Arguably, the ARK Innovation ETF (ARKK) was a leading indicator for the market during the pandemic bubble and then bust. And now ARKK—as well as the Nasdaq 100 (QQQ)—are now showing signs of strength from a technical standpoint. For starters, each of these two bellwethers (purple) have now broken above their 50-day moving averages (orange), while the S&P (SPY) and Dow (DIA) haven’t yet.
Without question, the economy is facing significant challenges right now with high inflation and the fed’s increasing interest rate trajectory. However, the market is generally considering more forward looking than the economy, and seeing leaders (such as QQQ and ARKK) breaking above resistance is one indication of growing strength to stir into your pot. We believe markets are eventually going higher, and that buying when prices are lower (for example right now versus the start of the year) is more attractive.
For a little more perspective, here is a look at current BBB-rated corporate credit spreads. This is basically the interest rate on BBB bonds minus the 10-year treasury yield, and it is an indication of risk in the market.

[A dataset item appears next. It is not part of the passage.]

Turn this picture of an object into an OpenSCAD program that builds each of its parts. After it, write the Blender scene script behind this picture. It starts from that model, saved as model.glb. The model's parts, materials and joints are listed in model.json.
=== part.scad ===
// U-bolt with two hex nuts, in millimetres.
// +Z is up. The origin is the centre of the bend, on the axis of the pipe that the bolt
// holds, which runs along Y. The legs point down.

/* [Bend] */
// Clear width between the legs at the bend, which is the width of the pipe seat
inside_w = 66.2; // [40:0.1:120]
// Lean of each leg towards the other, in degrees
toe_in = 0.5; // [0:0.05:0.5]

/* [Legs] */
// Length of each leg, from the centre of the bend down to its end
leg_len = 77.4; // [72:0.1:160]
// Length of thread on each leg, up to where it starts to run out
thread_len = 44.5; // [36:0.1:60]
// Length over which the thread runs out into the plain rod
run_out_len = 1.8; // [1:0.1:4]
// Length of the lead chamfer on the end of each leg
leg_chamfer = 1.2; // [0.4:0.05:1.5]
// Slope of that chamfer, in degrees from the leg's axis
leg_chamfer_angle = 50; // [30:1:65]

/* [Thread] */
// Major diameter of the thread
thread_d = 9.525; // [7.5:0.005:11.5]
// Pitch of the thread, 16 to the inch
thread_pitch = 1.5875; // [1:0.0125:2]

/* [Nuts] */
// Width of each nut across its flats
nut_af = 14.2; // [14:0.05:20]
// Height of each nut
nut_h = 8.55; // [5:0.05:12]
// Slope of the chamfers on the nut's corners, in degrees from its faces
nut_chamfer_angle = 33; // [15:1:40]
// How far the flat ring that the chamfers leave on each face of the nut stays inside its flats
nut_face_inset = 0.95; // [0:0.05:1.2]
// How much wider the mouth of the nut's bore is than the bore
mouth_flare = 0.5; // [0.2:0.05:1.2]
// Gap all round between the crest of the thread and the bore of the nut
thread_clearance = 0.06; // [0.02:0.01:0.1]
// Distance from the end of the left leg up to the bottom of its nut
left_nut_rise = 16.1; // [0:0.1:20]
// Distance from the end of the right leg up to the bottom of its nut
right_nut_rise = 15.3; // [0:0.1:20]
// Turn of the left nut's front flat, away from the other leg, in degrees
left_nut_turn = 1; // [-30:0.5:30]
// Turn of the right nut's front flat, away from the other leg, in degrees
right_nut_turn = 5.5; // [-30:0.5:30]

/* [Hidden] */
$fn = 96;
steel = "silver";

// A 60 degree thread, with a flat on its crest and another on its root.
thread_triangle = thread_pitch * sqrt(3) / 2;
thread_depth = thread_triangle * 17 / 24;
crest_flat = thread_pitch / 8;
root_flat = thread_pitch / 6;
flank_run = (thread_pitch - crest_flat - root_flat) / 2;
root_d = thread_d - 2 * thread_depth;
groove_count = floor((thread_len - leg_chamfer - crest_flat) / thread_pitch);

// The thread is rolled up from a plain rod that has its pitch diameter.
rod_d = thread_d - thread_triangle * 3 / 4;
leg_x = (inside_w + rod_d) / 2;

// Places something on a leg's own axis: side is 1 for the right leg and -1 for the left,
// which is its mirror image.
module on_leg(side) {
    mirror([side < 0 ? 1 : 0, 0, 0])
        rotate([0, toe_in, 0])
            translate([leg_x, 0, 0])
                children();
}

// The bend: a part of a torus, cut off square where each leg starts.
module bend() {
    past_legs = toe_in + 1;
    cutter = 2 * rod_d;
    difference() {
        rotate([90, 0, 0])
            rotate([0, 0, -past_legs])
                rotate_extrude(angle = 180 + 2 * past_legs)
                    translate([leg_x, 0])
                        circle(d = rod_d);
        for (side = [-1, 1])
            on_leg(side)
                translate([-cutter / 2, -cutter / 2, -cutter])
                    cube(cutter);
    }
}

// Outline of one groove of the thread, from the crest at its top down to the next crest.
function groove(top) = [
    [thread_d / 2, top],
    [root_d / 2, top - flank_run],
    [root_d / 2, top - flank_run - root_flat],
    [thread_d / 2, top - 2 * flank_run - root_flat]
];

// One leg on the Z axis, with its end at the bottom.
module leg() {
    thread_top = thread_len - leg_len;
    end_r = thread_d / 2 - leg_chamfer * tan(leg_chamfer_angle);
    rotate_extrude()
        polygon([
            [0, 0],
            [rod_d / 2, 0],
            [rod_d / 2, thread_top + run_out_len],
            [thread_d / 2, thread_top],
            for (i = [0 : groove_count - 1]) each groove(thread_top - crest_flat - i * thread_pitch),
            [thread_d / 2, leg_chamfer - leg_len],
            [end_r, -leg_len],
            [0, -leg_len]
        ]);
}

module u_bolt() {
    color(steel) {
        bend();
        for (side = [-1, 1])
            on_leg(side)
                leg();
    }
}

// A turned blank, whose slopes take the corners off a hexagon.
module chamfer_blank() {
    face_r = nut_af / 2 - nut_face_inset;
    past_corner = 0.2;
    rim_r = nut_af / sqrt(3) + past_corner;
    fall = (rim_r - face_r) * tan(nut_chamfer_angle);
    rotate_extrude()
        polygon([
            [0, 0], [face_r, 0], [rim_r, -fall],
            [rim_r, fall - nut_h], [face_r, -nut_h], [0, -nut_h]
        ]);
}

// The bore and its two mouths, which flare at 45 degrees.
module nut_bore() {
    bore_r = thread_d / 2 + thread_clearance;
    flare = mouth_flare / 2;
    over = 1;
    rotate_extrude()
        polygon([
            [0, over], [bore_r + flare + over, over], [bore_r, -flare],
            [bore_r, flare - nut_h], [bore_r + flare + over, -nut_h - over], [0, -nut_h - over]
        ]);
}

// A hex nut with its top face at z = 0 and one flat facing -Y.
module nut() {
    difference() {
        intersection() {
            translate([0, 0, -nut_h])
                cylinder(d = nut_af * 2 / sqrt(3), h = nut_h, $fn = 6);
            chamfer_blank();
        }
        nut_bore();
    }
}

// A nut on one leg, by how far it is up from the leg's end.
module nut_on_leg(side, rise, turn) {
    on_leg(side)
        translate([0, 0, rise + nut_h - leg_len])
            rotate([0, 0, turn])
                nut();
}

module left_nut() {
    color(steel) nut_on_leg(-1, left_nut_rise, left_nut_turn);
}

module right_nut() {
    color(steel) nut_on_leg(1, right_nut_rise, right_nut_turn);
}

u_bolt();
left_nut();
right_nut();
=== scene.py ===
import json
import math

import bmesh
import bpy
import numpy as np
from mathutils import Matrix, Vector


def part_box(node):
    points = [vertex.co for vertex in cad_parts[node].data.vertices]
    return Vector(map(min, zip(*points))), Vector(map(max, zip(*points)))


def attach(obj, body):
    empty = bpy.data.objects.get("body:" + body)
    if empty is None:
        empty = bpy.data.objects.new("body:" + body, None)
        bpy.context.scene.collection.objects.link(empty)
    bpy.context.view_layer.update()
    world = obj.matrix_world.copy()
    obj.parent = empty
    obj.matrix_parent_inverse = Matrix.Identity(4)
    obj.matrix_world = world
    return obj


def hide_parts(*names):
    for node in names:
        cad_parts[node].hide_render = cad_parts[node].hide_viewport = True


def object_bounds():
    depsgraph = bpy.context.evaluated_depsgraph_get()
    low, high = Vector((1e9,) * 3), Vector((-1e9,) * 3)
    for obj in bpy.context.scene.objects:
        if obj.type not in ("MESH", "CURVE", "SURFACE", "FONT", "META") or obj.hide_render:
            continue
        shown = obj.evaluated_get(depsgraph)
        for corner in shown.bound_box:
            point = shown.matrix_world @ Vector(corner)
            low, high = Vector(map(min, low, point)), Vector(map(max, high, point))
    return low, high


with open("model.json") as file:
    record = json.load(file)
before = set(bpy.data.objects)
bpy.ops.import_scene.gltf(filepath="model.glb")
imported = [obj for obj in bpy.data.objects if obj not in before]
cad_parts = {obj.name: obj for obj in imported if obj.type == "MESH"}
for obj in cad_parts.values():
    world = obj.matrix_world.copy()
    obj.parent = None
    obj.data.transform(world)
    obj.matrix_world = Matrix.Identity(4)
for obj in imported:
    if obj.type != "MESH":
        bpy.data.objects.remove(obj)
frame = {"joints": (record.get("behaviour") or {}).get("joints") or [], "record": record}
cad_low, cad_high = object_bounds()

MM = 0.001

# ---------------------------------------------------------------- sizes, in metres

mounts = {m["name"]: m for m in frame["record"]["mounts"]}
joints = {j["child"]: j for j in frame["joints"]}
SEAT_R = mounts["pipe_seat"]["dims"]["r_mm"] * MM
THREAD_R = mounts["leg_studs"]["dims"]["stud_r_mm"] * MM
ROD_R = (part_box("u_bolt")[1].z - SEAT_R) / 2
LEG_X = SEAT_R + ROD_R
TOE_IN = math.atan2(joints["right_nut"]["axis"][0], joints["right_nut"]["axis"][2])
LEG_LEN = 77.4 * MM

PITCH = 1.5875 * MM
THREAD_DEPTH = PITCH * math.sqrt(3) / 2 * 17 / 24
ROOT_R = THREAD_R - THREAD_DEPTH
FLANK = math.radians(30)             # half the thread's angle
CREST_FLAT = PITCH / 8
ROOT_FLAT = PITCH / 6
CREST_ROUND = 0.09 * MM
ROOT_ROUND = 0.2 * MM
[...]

Interestingly, this spread has ticked lower in recent session (hard to see in the chart above)—potentially another good sign. And if credit spreads show increasing signs of having already peaked, and the major indexes increasingly break through and hold key technical levels—the market can rebound dramatically from here (remember, the first half of 2022 has been the worst start to markets in 50 years!
The Bottom Line:
Most importantly, disciplined long-term investing has been a winning strategy throughout history, and we believe it will be this time too. Of course the market can turn lower again from here, but long-term we are going higher and the “tea leaves” are showing increasing signs of “all clear” strength from here.